There has to be a better way.
So -- this year? The bottom heat is gone. The nice warm room -- history. Cold, drafty, outdoor conditions have been introduced. Who knows? I might even wind up dumping the shop lights. The goal isn't to produce plants with long stems that can snap in two during a spring breeze. My goal, by introducing a little bit of that rough world outside, is a strong root system.
|Seed Starting Rack Assembled by Gardening Moron|
If I have a starter plant that is firmly rooted, with an extensive and healthy root system to boot, by the time April rolls around? Strong stem development will almost certainly follow as I begin to expose the plants to the outdoor elements.
So far -- the experiment is working. Germination was a bit slower this year. But -- two weeks after planting -- I'm pleased to report 100%, across-the-board germination with every tomato, pepper, eggplant, basil and lavender (Yes, LAVENDER! Talk to the Wife that is Venus!) in those 80 starter cups. The tomatoes have already developed their first set of true leaves.

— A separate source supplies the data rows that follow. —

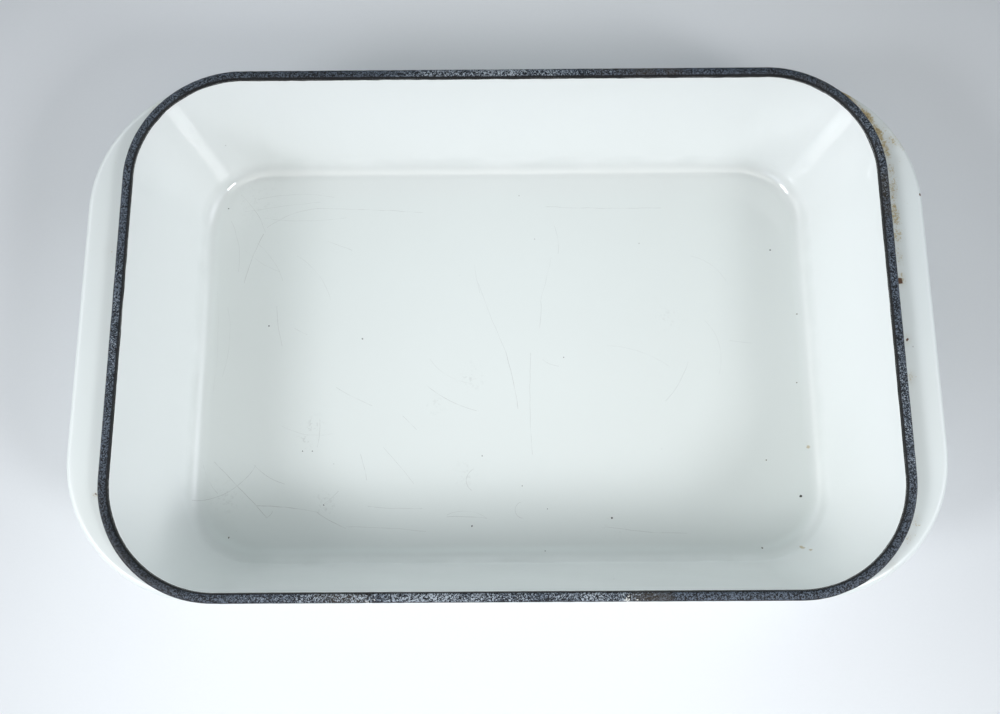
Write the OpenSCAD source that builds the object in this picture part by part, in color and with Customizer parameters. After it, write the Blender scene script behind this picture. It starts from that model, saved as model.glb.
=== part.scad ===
// Developing tray: a deep rectangular basin drawn from sheet steel, with a wired
// rim, two pressed end handles and fused enamel coats. Millimetres, +Z up. The
// origin is on the table at the middle of the base, +X runs along the tray.

/* [Rim] */
// Length over the rim
rim_l = 400; // [360:1:460]
// Width over the rim
rim_w = 277; // [250:1:320]
// Outside radius of the rim's corners in plan
rim_r = 60; // [52:1:66]
// Height from the table to the top of the rim
tray_h = 85.3; // [60:0.1:100]
// Diameter of the wire that the rim is rolled around
wire_d = 2.4; // [2:0.1:3]

/* [Basin] */
// Lean of the walls from upright, in degrees
wall_lean = 10.5; // [6:0.5:14]
// Inside radius between the floor and the walls
floor_fillet = 10.7; // [8:0.1:14]
// Thickness of the sheet steel
steel_t = 1; // [0.8:0.1:1.2]
// Thickness of an enamel coat
enamel_t = 0.3; // [0.2:0.05:0.4]

/* [Handles] */
// How far each handle stands out past the end of the rim
handle_out = 20; // [16:1:26]
// Drop from the top of the rim to the top of the handles
handle_drop = 7.8; // [7:0.1:9.5]
// How much narrower than the rim the outline of the handles is, on each side
handle_in = 0.6; // [0.4:0.1:1]
// How much larger than the rim's the radius of that outline's corners is
handle_r_extra = 13; // [8:1:14]
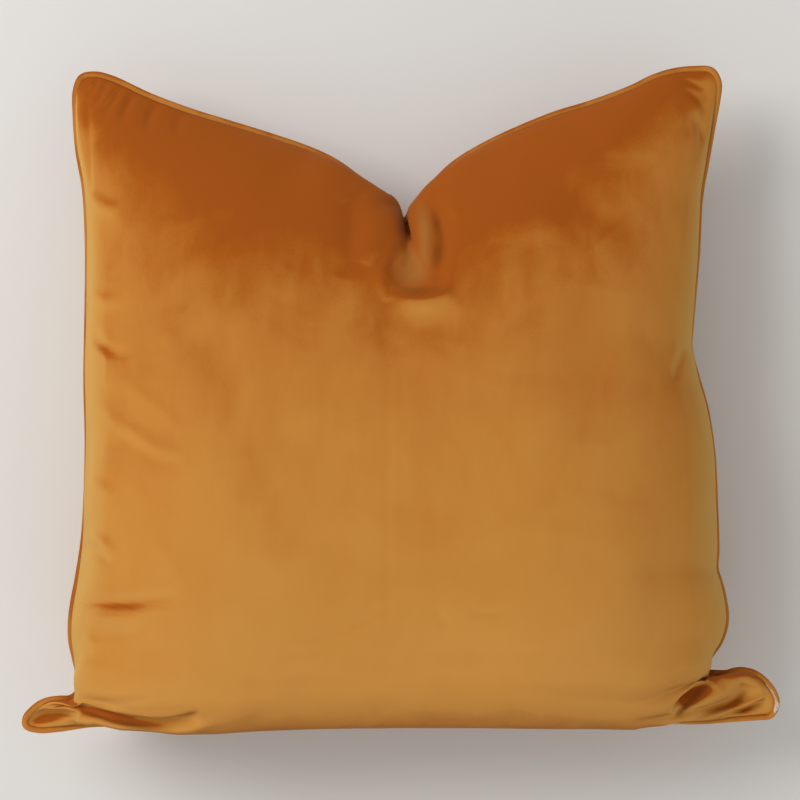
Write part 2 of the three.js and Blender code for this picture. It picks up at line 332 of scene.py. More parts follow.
BOTTOM_SIDE = [
    (270, -230, 75, 0, 0),
    (262, -231, 75, 0, 0),
    (247, -232, 75, 0, 0),
    (218, -234, 76, 0, -12),
    (190, -233, 78, 0, -25),
    (146, -232, 81, 0, -27),
    (73, -231, 84, 0, -27),
    (0, -231, 85, 0, -26),
    (-73, -231, 85, 0, -26),
    (-146, -233, 84, 0, -26),
    (-204, -235, 80, 0, -17),
    (-226, -236, 78, 0, -8),
    (-247, -239, 78, 0, 0),
    (-263, -240, 79, 0, 0),
]

# White threads worn loose on the piping at the tip of the right ear: where each starts and ends
# along the piping from the bottom right corner, how far aside of its middle line it lies, and how
# widely and how often it swings
THREAD_COLUMNS = ("start", "end", "aside", "swing", "turns")
THREADS = [
    (5, 28, 0.9, 0.3, 1.5),
    (8, 22, 0.7, 0.3, 2),
    (4, 16, 0.3, 0.4, 1),
    (5, 13, -0.1, 0.4, 1.5),
    (4, 12, -0.5, 0.5, 1),
    (4, 12, -0.9, 0.5, 1.5),
    (5, 11, -1.3, 0.4, 1),
    (4, 10, 0.1, 0.5, 0.8),
    (5, 12, -0.4, 0.9, 1.2),
    (4, 10, -0.6, 1, 1.1),
    (6, 12, 0.2, 0.7, 0.7),
    (3, 9, -1, 0.6, 0.9),
    (6, 11, -1.5, 0.3, 2),
    (4, 11, -0.3, 1.1, 0.6),
]
THREAD_RADIUS = 0.24
THREAD_SIDES = 4
THREAD_STEPS = 24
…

What are the advantages to this system? The biggest advantage that I can think of, at this point, is we won't be doing any transplant work later this spring. The cups are large enough to hold tall, healthy starter plants. By the time these starters actually become root bound -- the hope is they will be ready to transplant into a permanent, raised bed home.
Bill Bird still dreams of a true greenhouse in the backyard. A greenhouse that offers the prospect of year-round tomato and cucumber production. But this do-it-yourself backyard landscaping experiment with all things fruit trees and raised beds for gardening production is taking a bit longer than I thought it would. I'm closer to the greenhouse prize than I was four years ago when a barren, backyard moonscape greeted us upon our move to the Bird Back 40.
As a wise gardening friend once preached: Patience. Our time will come.